Golf Holidays Direct arranges golf breaks across England for individuals, fourballs, society trips, stag groups, and corporate days. We've handled trips for golfers of every standard, from low single figures to nervous first timers, and the booking team has placed enough groups across enough regions to know which courses work for a 16-handicap society and which will quietly demolish them.
Most groups gravitate toward a handful of regions, usually decided by drive time from home and the type of golf the organiser wants. Below is a practical breakdown of how the country tends to split for a break.
The sandbelt south west of London is one of the densest concentrations of quality inland golf in Europe. Springy turf, heather, pine, and routing that rewards thought over distance. A strong fit for groups based in or travelling into the South East who want a high-quality two or three-night break without long transfers between courses. Best played late spring through early autumn when the heather is in form.
Genuine links territory along the south coast, with championship pedigree courses near Sandwich and Rye sitting alongside more forgiving coastal layouts. Suits groups that want the links experience without travelling to Scotland. Pair a links day with a parkland day to give higher-handicappers a breather.
Cliff top courses, traditional clifftop links, and resort-style stays. The drive is longer from most of England, so the trip economics tend to favour three nights or more. Shoulder season value in late September and October is strong, when green fees ease and the coast empties out.
The stretch from the Wirral up through Southport and the Fylde holds some of the most consequential links courses in the world, plus a deep bench of less famous but seriously good neighbours. Manchester and Liverpool airports make this region viable for groups flying in from Ireland or the continent.
Undervalued compared to its quality. Heathland and moorland inland, raw links along the Northumberland coast, and pricing that often undercuts the South. Good for groups chasing a more-golf, less-spend trip without dropping standard.
Central enough to suit groups drawn from across the country. A mix of mature parkland, heathland courses on the Cannock Chase fringe, and modern resort layouts. Often the sensible answer when half the group is travelling from the North and half from the South.
The most common mistake on a DIY booking is picking courses for their reputation rather than the group's actual standard and pace. A championship course at full length with a society of mixed handicaps tends to mean a five-and-a-half-hour round, slow play warnings, and a quiet drive home.
Practical filters worth applying before booking:
A standard England break booked through us is built around the courses first, then the stay, then the logistics. Typical inclusions:
What we don't do is hand you a fixed catalogue product. Every England itinerary is built around the group's brief, which is why the booking conversation tends to start with questions about handicaps, must-play courses, and whether the group prefers a resort base or a town with somewhere decent to eat after the round.
England's geography rewards the two-night, three-round break: arrive Friday afternoon, play Saturday and Sunday, drive home Sunday evening.
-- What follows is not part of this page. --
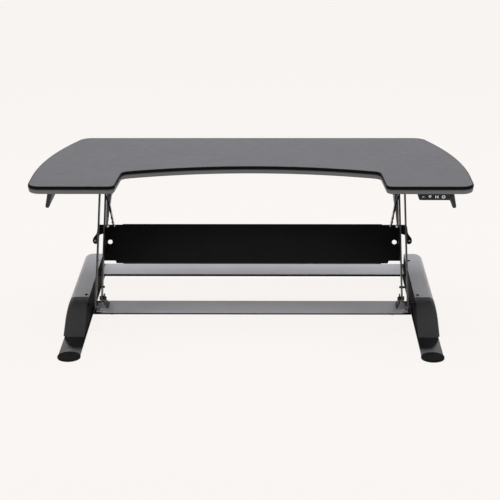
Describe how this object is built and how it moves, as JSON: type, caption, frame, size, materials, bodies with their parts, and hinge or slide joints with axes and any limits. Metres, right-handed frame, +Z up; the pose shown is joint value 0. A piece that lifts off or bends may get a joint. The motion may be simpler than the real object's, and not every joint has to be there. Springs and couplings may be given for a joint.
{
  "type": "standing desk converter",
  "caption": "Electric sit-stand desk converter with a notched worktop on parallel leaning arms, low side rails, cross bars, a keypad and carrying grips.",
  "frame": {"origin": "on the floor under the middle of the plan outline", "axes": "+X to the right of the user, +Y away from the user, +Z up; modelled raised"},
  "size_m": [1.219, 0.731, 0.48],
  "materials": {
    "laminate": "fine-textured dark grey laminate",
    "grey_cover": "satin grey",
    "grey_bar": "satin grey powder coat",
    "nose_plastic": "satin black moulding",
    "black_paint": "semi-matt black powder coat",
    "black_plastic": "fine-textured black",
    "key_plastic": "black keys with light glyphs",
    "grip_plastic": "textured dark grey moulding",
    "rubber": "matt black rubber",
    "zinc_steel": "zinc-plated steel",
    "cable_jacket": "matt black cable jacket"
  },
  "bodies": {
    "base": {"bar_pad_left": "rubber", "bar_pad_right": "rubber", "base_front_bar": "grey_bar", "base_rear_bar": "grey_bar", "cover_screw_front_left": "black_paint", "cover_screw_front_right": "black_paint", "cover_screw_rear_left": "black_paint", "cover_screw_rear_right": "black_paint", "foot_disc_left": "rubber", "foot_disc_right": "rubber", "foot_pad_rear_left": "rubber", "foot_pad_rear_right": "rubber", "front_base_bolt_left": "zinc_steel", "front_base_bolt_right": "zinc_steel", "nose_cap_left": "nose_plastic", "nose_cap_right": "nose_plastic", "pivot_mount_left": "black_paint", "pivot_mount_right": "black_paint", "rail_cover_left": "grey_cover", "rail_cover_right": "grey_cover", "rail_frame_left": "black_paint", "rail_frame_right": "black_paint", "rear_base_bolt_left": "zinc_steel", "rear_base_bolt_right": "zinc_steel"},
    "inner_arms": {"arm_pin_left": "black_paint", "arm_pin_right": "black_paint", "bump_stop_left": "rubber", "bump_stop_right": "rubber", "cross_panel": "black_paint", "drive_sector": "zinc_steel", "rear_arm_left": "black_paint", "rear_arm_right": "black_paint", "stay_bracket_left": "zinc_steel", "stay_bracket_right": "zinc_steel", "stay_rod_left": "zinc_steel", "stay_rod_right": "zinc_steel", "torque_tube": "zinc_steel"},
    "outer_arms": {"front_arm_left": "black_paint", "front_arm_right": "black_paint"},
    "top": {"control_box": "black_plastic", "drive_motor": "zinc_steel", "front_top_bolt_left": "zinc_steel", "front_top_bolt_right": "zinc_steel", "gear_case_left": "black_plastic", "gear_case_right": "black_plastic", "grip_left": "grip_plastic", "grip_right": "grip_plastic", "keypad_cable": "cable_jacket", "keypad_housing": "black_plastic", "motor_cable": "cable_jacket", "pivot_bracket_left": "black_paint", "pivot_bracket_right": "black_paint", "power_inlet": "black_plastic", "worktop": "laminate"},
    "pinion": {"drive_pinion": "zinc_steel"},
    "key_1": {"button_1": "key_plastic"},
    "key_2": {"button_2": "key_plastic"},
    "key_3": {"button_3": "key_plastic"},
    "key_4": {"button_4": "key_plastic"}
  },
  "joints": [
    {"name": "lift", "type": "hinge", "parent": "base", "child": "inner_arms", "pos_m": [0, -0.038, 0.07], "axis": [1, 0, 0], "range_deg": [-52.5, 0]},
    {"name": "outer_arm_swing", "type": "hinge", "parent": "base", "child": "outer_arms", "pos_m": [0, -0.088, 0.07], "axis": [1, 0, 0], "range_deg": [-52.5, 0]},
    {"name": "top_pivot", "type": "hinge", "parent": "inner_arms", "child": "top", "pos_m": [0, 0.22202, 0.43997], "axis": [1, 0, 0], "range_deg": [0, 52.5]},
    {"name": "pinion_spin", "type": "hinge", "parent": "top", "child": "pinion", "pos_m": [0, 0.22202, 0.40457], "axis": [1, 0, 0], "range_deg": [0, 210]},
    {"name": "key_1_press", "type": "slide", "parent": "top", "child": "key_1", "axis": [0, 1, 0], "range_m": [0, 0.0012], "stiffness_N_per_m": 400},
    {"name": "key_2_press", "type": "slide", "parent": "top", "child": "key_2", "axis": [0, 1, 0], "range_m": [0, 0.0012], "stiffness_N_per_m": 400},
    {"name": "key_3_press", "type": "slide", "parent": "top", "child": "key_3", "axis": [0, 1, 0], "range_m": [0, 0.0012], "stiffness_N_per_m": 400},
    {"name": "key_4_press", "type": "slide", "parent": "top", "child": "key_4", "axis": [0, 1, 0], "range_m": [0, 0.0012], "stiffness_N_per_m": 400}
  ],
  "couplings": [
    {"joint": "outer_arm_swing", "follows": "lift", "ratio": 1},
    {"joint": "top_pivot", "follows": "lift", "ratio": -1},
    {"joint": "pinion_spin", "follows": "lift", "ratio": -4}
  ]
}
This is the dominant format for society and corporate groups, and works particularly well in the heathland belt and the West Midlands.
Longer trips, four to five nights with four or five rounds, suit destinations where the drive is the limiting factor: Cornwall, Northumberland, the Lancashire coast. The extra night turns the journey into part of the trip rather than a tax on it.
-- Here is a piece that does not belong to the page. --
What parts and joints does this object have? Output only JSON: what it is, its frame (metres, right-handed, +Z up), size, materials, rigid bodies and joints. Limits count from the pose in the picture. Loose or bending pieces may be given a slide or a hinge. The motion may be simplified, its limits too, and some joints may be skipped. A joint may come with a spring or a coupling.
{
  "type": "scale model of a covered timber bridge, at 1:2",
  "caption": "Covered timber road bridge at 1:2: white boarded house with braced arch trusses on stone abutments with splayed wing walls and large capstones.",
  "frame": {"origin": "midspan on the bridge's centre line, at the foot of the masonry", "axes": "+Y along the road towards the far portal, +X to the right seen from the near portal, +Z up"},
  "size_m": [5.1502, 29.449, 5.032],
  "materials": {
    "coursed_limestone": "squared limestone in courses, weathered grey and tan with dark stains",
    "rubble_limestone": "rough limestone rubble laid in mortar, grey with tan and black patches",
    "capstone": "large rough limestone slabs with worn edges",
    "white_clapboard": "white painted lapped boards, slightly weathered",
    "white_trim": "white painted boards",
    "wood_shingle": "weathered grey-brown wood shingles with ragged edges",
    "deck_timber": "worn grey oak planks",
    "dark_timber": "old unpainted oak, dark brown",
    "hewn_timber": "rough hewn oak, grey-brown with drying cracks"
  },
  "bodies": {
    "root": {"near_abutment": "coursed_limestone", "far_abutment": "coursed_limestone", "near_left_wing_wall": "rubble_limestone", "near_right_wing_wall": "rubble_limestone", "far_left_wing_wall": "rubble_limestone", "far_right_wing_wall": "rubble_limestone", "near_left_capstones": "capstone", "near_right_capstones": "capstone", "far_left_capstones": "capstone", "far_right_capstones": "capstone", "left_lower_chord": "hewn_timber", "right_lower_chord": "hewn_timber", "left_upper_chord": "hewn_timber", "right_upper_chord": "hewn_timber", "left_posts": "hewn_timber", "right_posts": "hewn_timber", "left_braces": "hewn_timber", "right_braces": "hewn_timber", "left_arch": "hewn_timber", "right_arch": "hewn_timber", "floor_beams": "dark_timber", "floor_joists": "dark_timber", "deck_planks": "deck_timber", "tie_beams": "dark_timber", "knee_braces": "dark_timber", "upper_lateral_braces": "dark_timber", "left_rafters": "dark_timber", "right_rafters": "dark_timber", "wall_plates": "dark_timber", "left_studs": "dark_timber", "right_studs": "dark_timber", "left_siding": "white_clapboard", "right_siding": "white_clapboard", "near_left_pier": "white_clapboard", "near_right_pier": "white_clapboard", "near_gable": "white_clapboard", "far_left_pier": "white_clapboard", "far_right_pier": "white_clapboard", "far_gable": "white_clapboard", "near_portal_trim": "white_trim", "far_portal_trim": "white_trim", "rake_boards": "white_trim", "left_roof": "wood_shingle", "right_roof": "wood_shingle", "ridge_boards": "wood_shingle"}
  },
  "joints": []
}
At Golf Holidays Direct we have been trading since 2017. Our team handles around 50,000 golfers a year across UK, Ireland, and international destinations. Brand ambassador Nick Dougherty lends a working knowledge of the tour-level course environment to a team that spends most of its day matching amateur groups to courses they'll genuinely enjoy.
Our reviews on Trustpilot lean heavily on two themes: named consultants who actually know the destinations, and trips that run without the organiser having to chase anything. Iain Brown's note on rebooking with the same consultant, and Mark Reynolds' "smooth as silk" across multiple trips, both point to the operational model rather than any one destination.
If you have a region in mind, or a rough budget and group size and no idea where to send everyone, the quickest route is a conversation. The booking team can usually shortlist courses and a base within a day, and quote inside 48 hours for most England regions. Contact Golf Holidays Direct to discuss dates, group size, and the standard of golf you want, and we'll build a quote you can compare line by line against doing it yourself.
For peak season weekends between May and September, three to six months is sensible, particularly for groups of 8 or more where tee time blocks get harder to secure. Midweek breaks and shoulder-season trips in March, April, October, and November can often be arranged inside a month, sometimes less if there's flexibility on courses.
We arrange breaks for fourballs through to societies of 30 or more. The logistics shift with size: groups under 12 can usually share a single tee window, while larger groups need staggered tee times and sometimes a split across two courses on the same day. The booking team handles the sequencing so the organiser isn't refereeing the tee sheet.
A per-golfer deposit secures the trip, with the balance paid in instalments before departure. This is built around the reality that one person usually books and the rest of the group pays in over time. We can issue individual payment links per golfer where that's easier than the organiser collecting cash.